Unlike the tall tales of frigid winters past, this winter has been cold. In December, Alaska went through an extreme cold snap. Fairbanks had 10 straight days where the official airport temperature was at least 40 below zero, the area’s second coldest stretch in recorded history. The month finished as the seventh coldest on record and continued on unabated into January, finally easing after 40 days where the daily high was below zero. All of this occurring amidst a measly three hours and change of daily light, with the sun just a few degrees above the horizon.

It’s the type of cold that wears on you, sapping any remaining morale left over from lighter times. A sense of drudgery will sneak up on you if you let it, apparent to all but those outside its grasp. With such extremes, there’s really nowhere to go. The margin of error is such that even a trip to the grocery store can turn into a life or death ordeal if things go awry. The trails offer no escape either with little snow. Just going outside becomes a chore in and of itself. One’s world shrivels into a cocoon of warmth, quick-stepping between one warm box and another. Hoping the heat stays on. Hoping the pipes don’t freeze. Trying to remember what a bright sun looks like and wishing that the damn cold would go away.

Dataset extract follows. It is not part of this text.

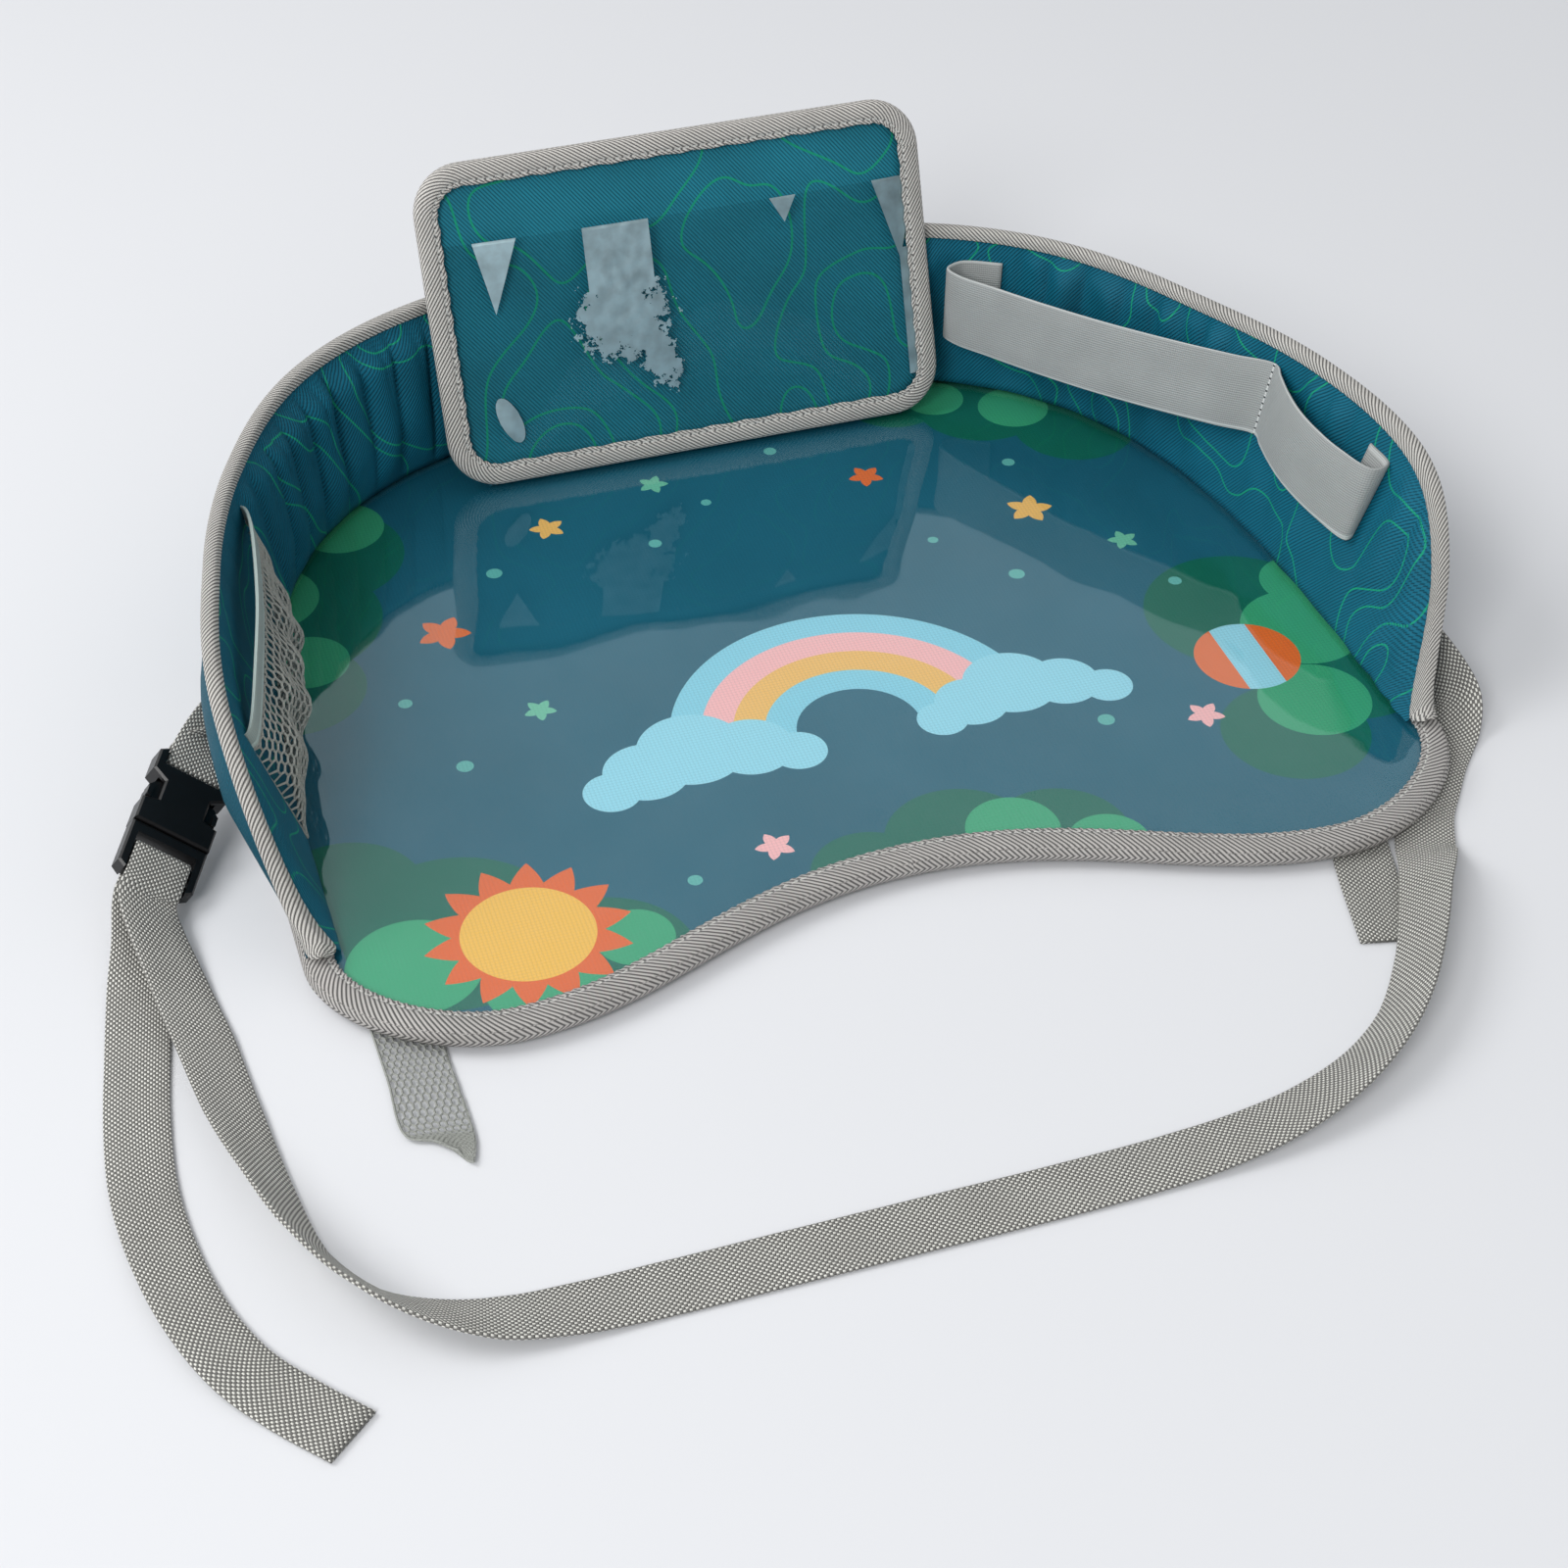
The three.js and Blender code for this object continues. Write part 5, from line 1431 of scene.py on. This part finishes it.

Arriving home January 7th, we missed most of that. My friend Tyler picked us up in our car from the airport at a mild twenty below and ferried us and our too many bags back home. As usual we left our house unheated. In the days before we left, we emptied any water, stored glues, potatoes, and carrots at friends’ houses and let everything else freeze over. A day’s worth of fires prior to our arrival had brought the inside temp to 32 degrees. After adding on another 900 feet of living space over the previous year and a half, we were heating a relative monstrosity. Alana was hesitant, unsure if we’d be able to do so and as I reassured her, I tried to quell any doubts of my own. Living in the Arctic with a similar woodstove, I could heat the 144 sq ft cabin from 0 to 80 degrees within a few hours. And that’s with a blanket for a front door! The 320 square feet of our original house was similar, but heating our new ensemble proved to be a whole ‘nother beast.

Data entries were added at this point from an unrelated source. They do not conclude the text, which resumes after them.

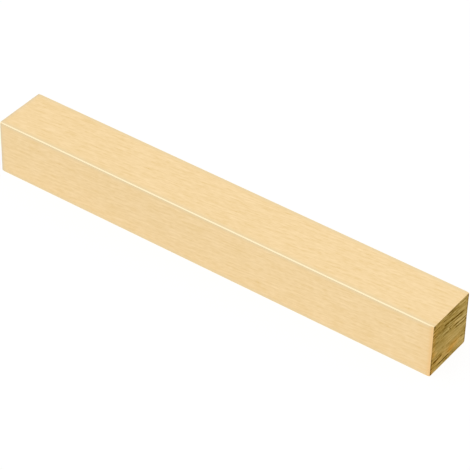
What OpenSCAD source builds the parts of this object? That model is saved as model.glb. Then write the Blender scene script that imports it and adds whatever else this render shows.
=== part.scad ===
// Solid square brass bar: one length of drawn stock, sawn off square at both ends.
// The bar lies along X with its underside on Z = 0 and its middle over the origin.

/* [Section] */
// Width across the flats of the square section
bar_side = 30; // [12:1:60]
// Radius that drawing leaves on the four long corners
corner_r = 0.6; // [0.2:0.1:3]

/* [Length] */
// Length from one sawn end to the other
bar_length = 250; // [100:5:1000]
// Width of the filed bevel that takes the burr off the sawn ends
end_bevel = 0.4; // [0.1:0.1:2]

/* [Hidden] */

// Smoothness of the long corners
corner_fn = 48;
// Place of the corner arcs' centres, from the middle of the section
arc_centre = bar_side / 2 - corner_r;
// Reach of the trimming prisms past the bar, so that only their slopes cut it
trim_over = bar_side / 4;

// Square section with round corners, centred on the origin
module drawn_section() {
    square([bar_side, 2 * arc_centre], center = true);
    square([2 * arc_centre, bar_side], center = true);
    for (u = [-1, 1], v = [-1, 1])
        translate([u * arc_centre, v * arc_centre])
            circle(r = corner_r, $fn = corner_fn);
}

// The drawn stock, centred on the origin and lying along X
module drawn_stock() {
    rotate([90, 0, 90])
        linear_extrude(height = bar_length, center = true)
            drawn_section();
}

// Eight-sided outline whose four slopes lie on the end bevels, at 45 degrees.
// Each slope runs on past the bar at both ends, by the same reach along X and Y.
module bevel_outline() {
    outer_x = bar_length / 2 + trim_over;
    outer_y = bar_side / 2 + trim_over;
    inner_x = bar_length / 2 - end_bevel - trim_over;
    inner_y = bar_side / 2 - end_bevel - trim_over;
    polygon([
        [outer_x, -inner_y], [outer_x, inner_y],
        [inner_x, outer_y], [-inner_x, outer_y],
        [-outer_x, inner_y], [-outer_x, -inner_y],
        [-inner_x, -outer_y], [inner_x, -outer_y]
    ]);
}

// Prism that leaves the bevel on the end edges that run along Z
module bevel_prism() {
    linear_extrude(height = bar_side + 2 * trim_over, center = true)
        bevel_outline();
}

// The finished bar: stock trimmed by the same bevel from above and from the side
module square_bar() {
    color([0.961, 0.843, 0.639])
        translate([0, 0, bar_side / 2])
            intersection() {
                drawn_stock();
                bevel_prism();
                rotate([90, 0, 0])
                    bevel_prism();
            }
}

square_bar();
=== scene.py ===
# Square brass bar: brushed long faces, rounded long corners and sawn ends eased with a file.
# Lengths in the dictionaries are in millimetres, angles in degrees and colours are linear RGB.
import math

import bpy
import numpy as np
from mathutils import Matrix, Vector


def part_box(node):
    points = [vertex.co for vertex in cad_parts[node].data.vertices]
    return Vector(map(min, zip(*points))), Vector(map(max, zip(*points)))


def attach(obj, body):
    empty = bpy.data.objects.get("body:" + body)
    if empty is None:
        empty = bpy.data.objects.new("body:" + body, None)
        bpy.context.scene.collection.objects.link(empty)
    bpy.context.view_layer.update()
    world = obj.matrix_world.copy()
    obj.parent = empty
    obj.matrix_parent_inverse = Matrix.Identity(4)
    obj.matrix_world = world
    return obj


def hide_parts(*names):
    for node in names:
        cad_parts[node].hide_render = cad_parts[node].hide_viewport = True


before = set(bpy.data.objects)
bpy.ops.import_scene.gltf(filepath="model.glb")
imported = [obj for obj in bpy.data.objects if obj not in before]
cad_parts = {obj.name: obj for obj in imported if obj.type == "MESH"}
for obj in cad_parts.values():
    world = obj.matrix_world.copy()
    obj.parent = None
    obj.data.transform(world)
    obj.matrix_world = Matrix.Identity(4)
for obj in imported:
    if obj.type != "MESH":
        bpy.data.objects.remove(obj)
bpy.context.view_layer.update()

mm = 0.001
tolerance = 1e-6                      # points this close to a plane lie on it
print("Frame loaded, nodes:", sorted(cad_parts))

# Camera

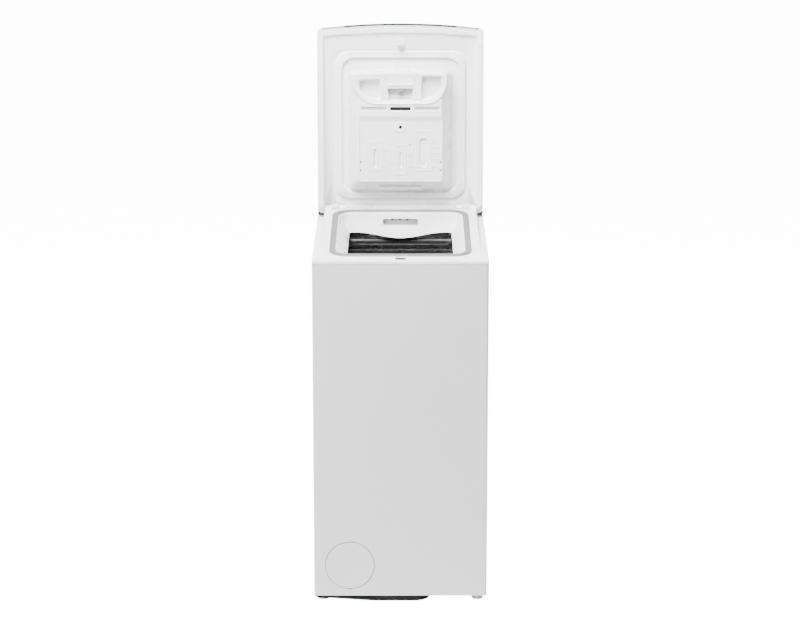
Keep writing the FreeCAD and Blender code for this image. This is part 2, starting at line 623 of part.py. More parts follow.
# ---- tub -----------------------------------------------------------------------------------
def whole_tub():
    r_out = TUB_R + TUB_WALL
    neck_r = THROAT_BOTTOM_R
    sump = box(-TUB_HALF - TUB_END, AXIS_Y - 45, 200, TUB_HALF + TUB_END, AXIS_Y + 45, 260)
    hub = rod(Vec(TUB_HALF, AXIS_Y, AXIS_Z), Vec(HUB_END, AXIS_Y, AXIS_Z), BEARING_R + 9)
    lugs = [box(TUB_HALF, y - 10, 556, SPRING_X + 9, y + 10, 568) for y in SPRING_YS]
    neck = rounded_prism(NECK_HALF + 3, NECK_HALF + 3, NECK_BACK_Y + 3, NECK_FRONT_Y - 3,
                         neck_r + 3, AXIS_Z + 120, NECK_TOP_Z)
    lip = rounded_prism(NECK_HALF + 12, NECK_HALF + 12, NECK_BACK_Y + 12, NECK_FRONT_Y - 12,
                        neck_r + 12, NECK_TOP_Z - 5, NECK_TOP_Z)
    seam = drum_cylinder(r_out + 8, -7, 7)
    mount = box(-40, MOTOR_Y - 50, MOTOR_Z + 40, -28, MOTOR_Y + 10, 320)
    mounts = [mount, mount.translated(Vec(70, 0, 0))]
    solid = fuse([drum_cylinder(r_out, -TUB_HALF - TUB_END, TUB_HALF + TUB_END), sump, seam, neck, lip,
                  hub, mirror_x(hub)] + lugs + [mirror_x(lug) for lug in lugs] + mounts)
    cuts = [drum_cylinder(TUB_R, -TUB_HALF, TUB_HALF),
            box(-TUB_HALF, AXIS_Y - 42, 203, TUB_HALF, AXIS_Y + 42, 265),
            rounded_prism(NECK_HALF, NECK_HALF, NECK_BACK_Y, NECK_FRONT_Y, neck_r,
                          AXIS_Z + 100, NECK_TOP_Z + 1),
            drum_cylinder(SHAFT_R + 0.6, -200, 200),
            drum_cylinder(BEARING_R, TUB_HALF + TUB_END + 2, HUB_END + 1),
            drum_cylinder(BEARING_R, -HUB_END - 1, -TUB_HALF - TUB_END - 2),
            rod(Vec(-200, MOTOR_Y, MOTOR_Z), Vec(200, MOTOR_Y, MOTOR_Z), MOTOR_R + 0.1),
            rod(Vec(-60, -75, 190), Vec(-60, -75, 210), 10.0)]
    cuts += [rod(Vec(120, AXIS_Y + dy, 222), Vec(160, AXIS_Y + dy, 222), 4.2) for dy in (-14, 14)]
    return solid.cut(Part.makeCompound(cuts))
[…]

I took to loading fresh wood every 3 hours and by the next morning the inside temp had reached 60. The walls still held on to the December cold, but our little haven of warmth slowly advanced. As the house warmed, we settled in and looked to see if we could find anything off from our absence. Vole turds on the counter hinted at an intruder, the first ever. Following their trail led me to the shower, where we left the drain cover off, providing easy access. I checked our glass jars, full of pickled carrots, beets and other odds and ends, noting nothing off. It seems like we escaped any exploding jars or condiment bottles this year. That is until hours later when things thawed out further and an overpowering waft of Worcestershire sauce hit me. It’s always a frickin’ bottle of Worcestershire sauce.
Days later, a few inches of fresh snow brought an end to the cold snap and I returned to the trails. Din and I patrolling with Remi at the lead, out to roam the valley, look for tracks and see what’s moved around in our absence. The usual suspects: tracks from moose, snowshoe hares, squirrels, and voles laid across the snow’s surface, telling their own stories.

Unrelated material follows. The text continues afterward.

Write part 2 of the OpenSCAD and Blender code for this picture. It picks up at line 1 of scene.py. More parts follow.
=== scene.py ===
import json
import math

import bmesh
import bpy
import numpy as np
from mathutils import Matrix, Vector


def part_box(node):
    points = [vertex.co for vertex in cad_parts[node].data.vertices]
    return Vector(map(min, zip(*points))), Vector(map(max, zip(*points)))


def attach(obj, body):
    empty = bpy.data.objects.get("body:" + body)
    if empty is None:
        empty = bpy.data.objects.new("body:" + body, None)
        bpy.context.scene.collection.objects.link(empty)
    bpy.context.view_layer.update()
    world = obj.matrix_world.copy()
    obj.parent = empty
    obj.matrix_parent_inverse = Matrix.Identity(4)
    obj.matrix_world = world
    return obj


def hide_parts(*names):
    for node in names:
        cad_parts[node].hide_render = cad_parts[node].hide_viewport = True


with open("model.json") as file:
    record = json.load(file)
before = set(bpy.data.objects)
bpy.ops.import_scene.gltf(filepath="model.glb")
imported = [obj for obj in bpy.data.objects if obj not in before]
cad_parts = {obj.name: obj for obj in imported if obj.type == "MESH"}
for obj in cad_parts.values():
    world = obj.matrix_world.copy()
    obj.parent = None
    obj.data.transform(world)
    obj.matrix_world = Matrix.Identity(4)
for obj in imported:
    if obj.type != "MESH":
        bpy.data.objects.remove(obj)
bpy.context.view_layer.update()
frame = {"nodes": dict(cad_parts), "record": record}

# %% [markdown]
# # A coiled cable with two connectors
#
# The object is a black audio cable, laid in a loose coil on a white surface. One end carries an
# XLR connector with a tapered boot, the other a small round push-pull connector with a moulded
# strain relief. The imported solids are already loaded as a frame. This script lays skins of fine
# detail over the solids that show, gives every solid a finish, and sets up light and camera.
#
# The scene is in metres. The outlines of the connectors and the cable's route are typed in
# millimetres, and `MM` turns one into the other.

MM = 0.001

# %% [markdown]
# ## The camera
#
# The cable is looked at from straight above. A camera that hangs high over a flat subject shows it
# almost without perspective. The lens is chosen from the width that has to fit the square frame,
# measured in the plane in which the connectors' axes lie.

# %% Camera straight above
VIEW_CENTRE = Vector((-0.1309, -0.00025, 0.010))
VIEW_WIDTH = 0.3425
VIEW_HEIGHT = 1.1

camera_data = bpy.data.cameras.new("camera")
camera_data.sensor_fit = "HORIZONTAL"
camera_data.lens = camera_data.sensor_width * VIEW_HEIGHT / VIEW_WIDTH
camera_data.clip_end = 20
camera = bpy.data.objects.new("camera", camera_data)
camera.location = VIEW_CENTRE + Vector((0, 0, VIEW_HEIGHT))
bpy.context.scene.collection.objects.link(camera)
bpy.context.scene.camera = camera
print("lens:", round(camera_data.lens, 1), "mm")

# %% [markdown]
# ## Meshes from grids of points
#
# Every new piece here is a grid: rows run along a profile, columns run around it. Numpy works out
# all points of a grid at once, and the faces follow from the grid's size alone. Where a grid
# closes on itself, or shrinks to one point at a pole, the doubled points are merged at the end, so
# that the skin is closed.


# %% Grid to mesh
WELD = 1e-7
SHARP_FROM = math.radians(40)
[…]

As the month continued, the sun steadily rose, giving us an hour more of light each week. Nights dazzle us with the delight of the northern lights. I’m surrounded by a landscape so aesthetically pleasing that at times it pains me. The simple lifestyle with all its joys. A woodstove with a stack of dry wood, the return of the sun and endless trails to wander and a snug home with giggling children. I continue to love this frozen expanse and my place in it. It is home.